Transcript of Charles Gouraud's introduction and Gladstone's message to Edison (courtesy of transformingArt)
London, 18th December 1888. To Edison from Colonel Gouraud, introducing Mr Gladstone. The Phonograph Salutation. The latest-born of science and American genius bends its knee of steel and bows its neck of iron in reverential homage before the veteran statesman of England. Mr Gladstone, the phonograph salutes you, and through the medium of the phonograph, Mr Edison greets you. Now, Edison, listen to a voice that has electrified its generation - the voice of William Ewart Gladstone;
Dear Mr Edison, I am profoundly indebted to you for, not the entertainment only, but the instruction and the marvels of one of the most remarkable evenings which it has been my privilege to enjoy.

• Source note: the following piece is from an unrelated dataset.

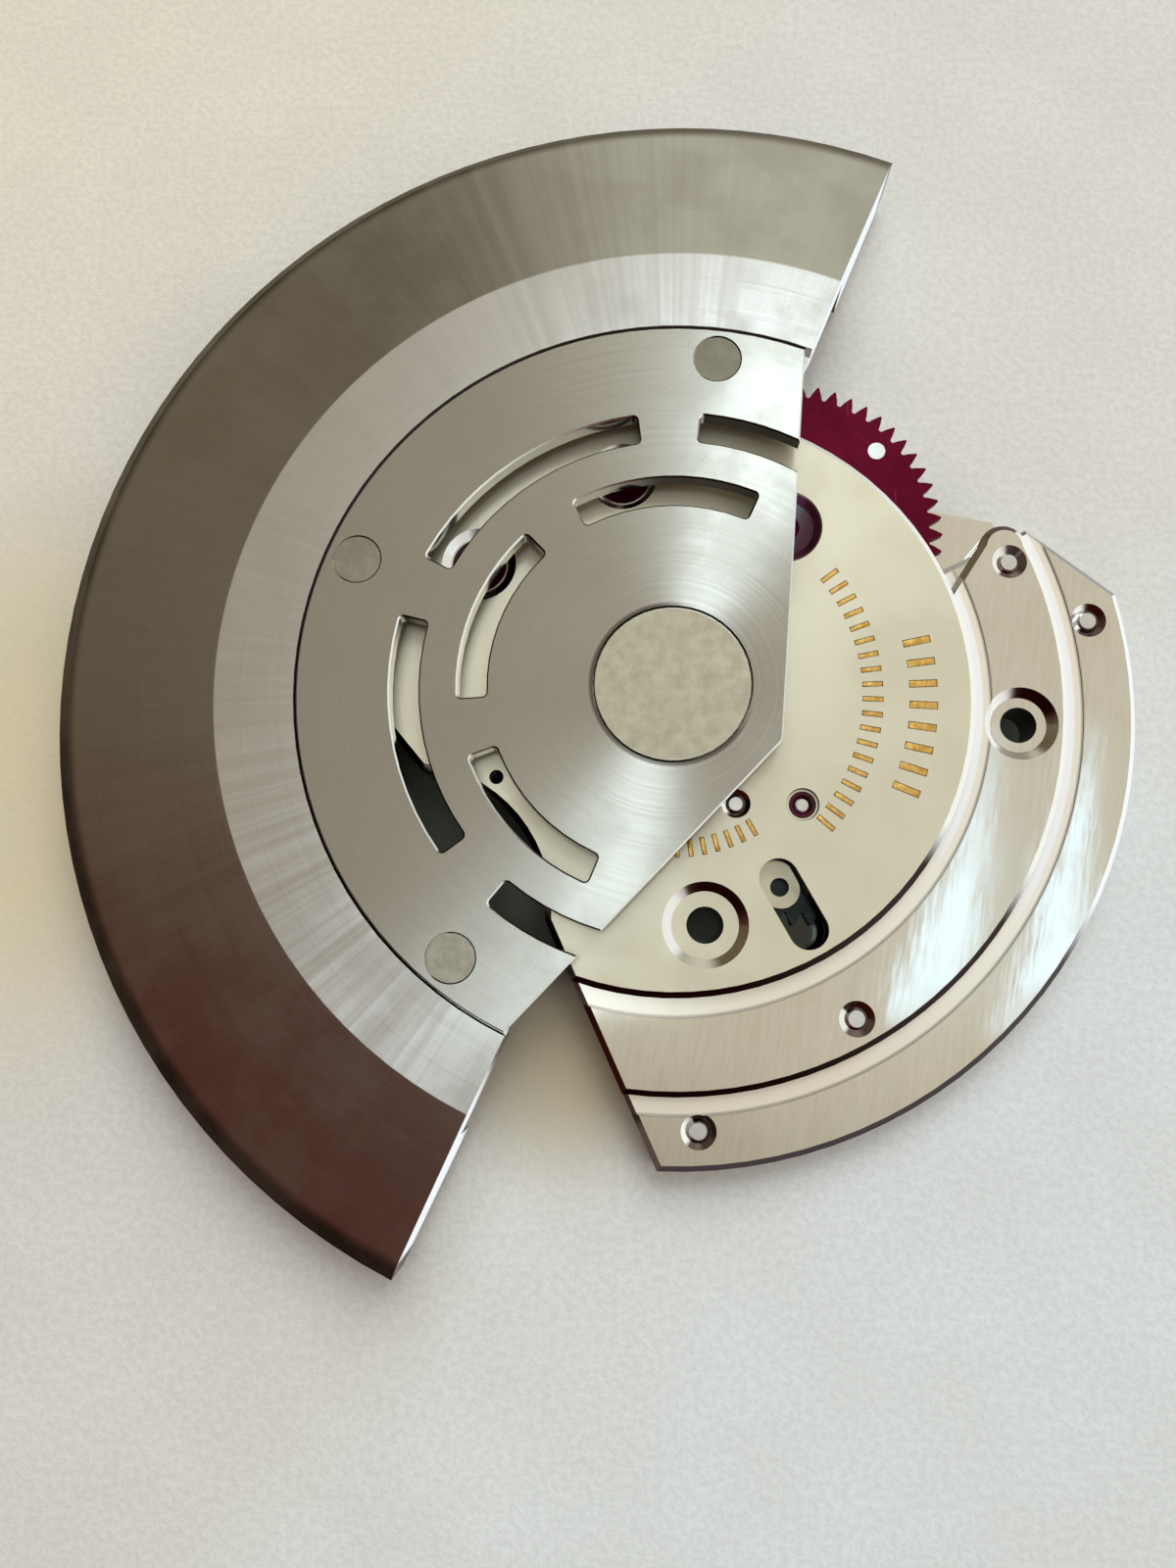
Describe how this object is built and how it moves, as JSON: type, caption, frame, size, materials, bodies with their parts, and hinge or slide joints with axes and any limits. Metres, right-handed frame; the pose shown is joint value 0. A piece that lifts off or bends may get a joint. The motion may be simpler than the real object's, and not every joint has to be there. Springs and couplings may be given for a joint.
{
  "type": "automatic winding module",
  "caption": "Oscillating weight on the bridges of a watch's automatic winding module, with red reversing wheels under it and a driving wheel as output.",
  "frame": {"origin": "rotor axis in the standing face of the module, at the lower end of the centre post", "axes": "+Z along the rotor axis, from the movement to the weight; +X to the right and +Y up as the module is seen from above with the weight to the left"},
  "size_m": [0.0243, 0.0265, 0.0026],
  "materials": {
    "weight_metal": "radially brushed heavy alloy",
    "rotor_steel": "circular satin",
    "bridge_metal": "nickel-plated brass, circular satin, polished bevels",
    "polished_steel": "hardened and polished",
    "red_anodised": "red anodised",
    "ruby": "polished synthetic ruby",
    "wheel_brass": "gilt, circular satin"
  },
  "bodies": {
    "bridges": {"upper_bridge": "bridge_metal", "lower_bridge": "bridge_metal", "upper_rotor_jewel": "ruby", "lower_rotor_jewel": "ruby", "reverser_upper_jewels": "ruby", "reverser_lower_jewels": "ruby", "intermediate_upper_jewel": "ruby", "intermediate_lower_jewel": "ruby", "driving_upper_jewel": "ruby", "driving_lower_jewel": "ruby", "centre_post": "polished_steel", "lock_guide_pin": "polished_steel", "bridge_pins": "polished_steel", "locating_bushes": "polished_steel", "bridge_screws": "polished_steel"},
    "rotor": {"rotor_weight": "weight_metal", "rotor_plate": "rotor_steel", "weight_rivets": "polished_steel", "rotor_axle": "polished_steel", "rotor_pinion": "polished_steel"},
    "intermediate": {"intermediate_pinion": "polished_steel"},
    "idler": {"centre_idler": "wheel_brass"},
    "driving": {"driving_wheel": "wheel_brass", "driving_arbor": "polished_steel", "winding_pinion": "polished_steel"},
    "lock": {"axle_lock": "polished_steel"},
    "reverser_1_input": {"reverser_1_disc": "red_anodised", "reverser_1_pawl_pins": "polished_steel"},
    "reverser_1_output": {"reverser_1_wheel": "wheel_brass", "reverser_1_arbor": "polished_steel"},
    "reverser_1_catch_a": {"reverser_1_pawl_a": "polished_steel"},
    "reverser_1_catch_b": {"reverser_1_pawl_b": "polished_steel"},
    "reverser_2_input": {"reverser_2_disc": "red_anodised", "reverser_2_pawl_pins": "polished_steel"},
    "reverser_2_output": {"reverser_2_wheel": "wheel_brass", "reverser_2_arbor": "polished_steel"},
    "reverser_2_catch_a": {"reverser_2_pawl_a": "polished_steel"},
    "reverser_2_catch_b": {"reverser_2_pawl_b": "polished_steel"}
  },
  "joints": [
    {"name": "rotor_spin", "type": "hinge", "parent": "bridges", "child": "rotor", "pos_m": [0, 0, 0], "axis": [0, 0, 1], "continuous": true},
    {"name": "reverser_1_disc_spin", "type": "hinge", "parent": "bridges", "child": "reverser_1_input", "pos_m": [0.00257, 0.00385, 0], "axis": [0, 0, 1], "continuous": true},
    {"name": "reverser_2_disc_spin", "type": "hinge", "parent": "bridges", "child": "reverser_2_input", "pos_m": [-0.00438, 0.00298, 0], "axis": [0, 0, 1], "continuous": true},
    {"name": "reverser_1_wheel_spin", "type": "hinge", "parent": "bridges", "child": "reverser_1_output", "pos_m": [0.00257, 0.00385, 0], "axis": [0, 0, 1], "continuous": true},
    {"name": "reverser_2_wheel_spin", "type": "hinge", "parent": "bridges", "child": "reverser_2_output", "pos_m": [-0.00438, 0.00298, 0], "axis": [0, 0, 1], "continuous": true},
    {"name": "intermediate_spin", "type": "hinge", "parent": "bridges", "child": "intermediate", "pos_m": [-0.00111, 0.00507, 0], "axis": [0, 0, 1], "continuous": true},
    {"name": "idler_spin", "type": "hinge", "parent": "bridges", "child": "idler", "pos_m": [0, 0, 0], "axis": [0, 0, 1], "continuous": true},
    {"name": "driving_spin", "type": "hinge", "parent": "bridges", "child": "driving", "pos_m": [0.00287, -0.00251, 0], "axis": [0, 0, 1], "continuous": true},
    {"name": "reverser_1_pawl_a_swing", "type": "hinge", "parent": "reverser_1_input", "child": "reverser_1_catch_a", "pos_m": [0.00475, 0.0058, 0], "axis": [0, 0, 1], "range_deg": [0, 10]},
    {"name": "reverser_1_pawl_b_swing", "type": "hinge", "parent": "reverser_1_input", "child": "reverser_1_catch_b", "pos_m": [0.00038, 0.0019, 0], "axis": [0, 0, 1], "range_deg": [0, 10]},
    {"name": "reverser_2_pawl_a_swing", "type": "hinge", "parent": "reverser_2_input", "child": "reverser_2_catch_a", "pos_m": [-0.00631, 0.00078, 0], "axis": [0, 0, 1], "range_deg": [0, 4]},
    {"name": "reverser_2_pawl_b_swing", "type": "hinge", "parent": "reverser_2_input", "child": "reverser_2_catch_b", "pos_m": [-0.00245, 0.00518, 0], "axis": [0, 0, 1], "range_deg": [0, 4]},
    {"name": "axle_lock_slide", "type": "slide", "parent": "bridges", "child": "lock", "axis": [0.4909, -0.8712, 0], "range_m": [0, 0.00105]}
  ],
  "couplings": [
    {"joint": "reverser_1_disc_spin", "follows": "rotor_spin", "ratio": -0.32143},
    {"joint": "reverser_2_disc_spin", "follows": "rotor_spin", "ratio": 0.32143},
    {"joint": "reverser_1_wheel_spin", "follows": "rotor_spin", "ratio": -0.32143},
    {"joint": "reverser_2_wheel_spin", "follows": "rotor_spin", "ratio": -0.32143},
    {"joint": "intermediate_spin", "follows": "rotor_spin", "ratio": 1.8929},
    {"joint": "idler_spin", "follows": "rotor_spin", "ratio": 0.81122},
    {"joint": "driving_spin", "follows": "rotor_spin", "ratio": -0.42589}
  ]
}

The request, that you have done me the honour to make - to receive the record of my voice - is one that I cheerfully comply with so far as it lies in my power; though I lament to say that the voice which I transmit to you is only the relic of an organ, the employment of which has been overstrained. Yet I offer to you as much as I possess and so much as old age has left me, with the utmost satisfaction, as being, at least, a testimony to the instruction and delight that I have received from your marvellous invention. As to future consequences it is impossible to anticipate them. All I see is that wonders upon wonders are opening before us. Your great country is leading the way in the important work of invention. Heartily do we wish it well. And to you, as one of its greatest celebrities, allow me to offer my hearty good wishes and earnest prayers that you may long live to witness its triumphs in all that appertains to the well-being of mankind. William Ewart Gladstone.
The Thomas Edison National Historic Park has a page titled Documentary Recordings and Political Speeches which has a number of pre-1915 recordings.